On November 26, the St. George Round Table (SGRT) convened to ratify their new constitution. Presidents from nine undergraduate student societies attended the meeting and formalized what has been an informal group of college council presidents for decades.
Members of the Round Table include the leaders of the seven college student associations as well as the president of the Engineering Society and the president of the Physical Health and Education Undergraduate Association. There are plans to extend membership to other faculties in the future.
The constitution outlines the rules of conduct and the guiding principles of the SGRT. Principle number one is "to act as the premiere forum for communication and sharing of best practices between divisions represented." In effect, and according to the minutes from their last few meetings, the Round Table primarily facilitates the planning of intercollegiate social events, like barbeques or pub nights, as well as intramural sporting events.

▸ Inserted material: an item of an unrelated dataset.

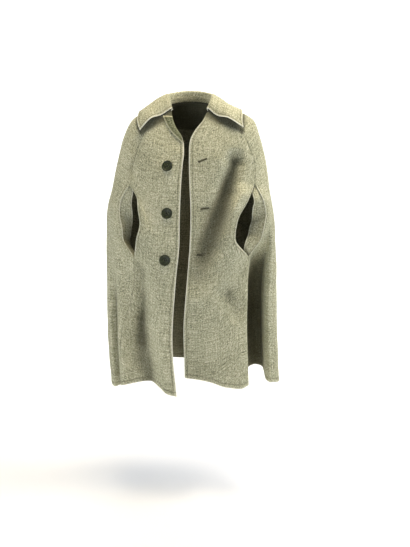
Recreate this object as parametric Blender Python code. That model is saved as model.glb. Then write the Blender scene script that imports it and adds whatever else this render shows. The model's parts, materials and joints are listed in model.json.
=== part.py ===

In one form or another, an assembly of presidents has been a fixture at the university for years. In the 90s the group was known as the Council of Presidents of the University of Toronto (COPOUT), and was dormant for most of the early 2000s, according to VUSAC President Catherine Brown. Last year it was reconvened as the President's Round Table. "Our constitution will help ensure stability and continuity for years to come," says Brown.
There has been some speculation about the motivation for the newly formalized SGRT. It was reported last week in The Varsity that mix-ups during the planning of Winterfest last year led to tensions between the college student councils and the UTSU. While some tensions do exist, officers of the SGRT were reluctant to publicly cite the UTSU as a motivator for ratifying their constitution.
"I think it's safe to say that as student council presidents, we are responsible to our constituents and we will have to address whatever concerns they bring to us," said President of EngSoc, Jimmy Lu. "If they bring up certain aspects of UTSU that can be improved then we will have to address those concerns with the best solution for our constituents."
"Our focus is on social events for now, but I think we will branch out," said the male Head of College at Trinity, and officer of the SGRT, Thomas Pinnington. "I don't want to get into details as to how, but hopefully that does not lead us into conflict [with other campus groups]."
The UTSU has a delegate who attends and speaks at the monthly meetings, but they do not have a vote. The UTSU is not mentioned anywhere in the five page constitution. The union is able to communicate with members at the meetings, but does not enjoy full membership privileges.
The next major initiative being taken on by the SGRT is Winterfest. Watch out for it on campus in January, 2010.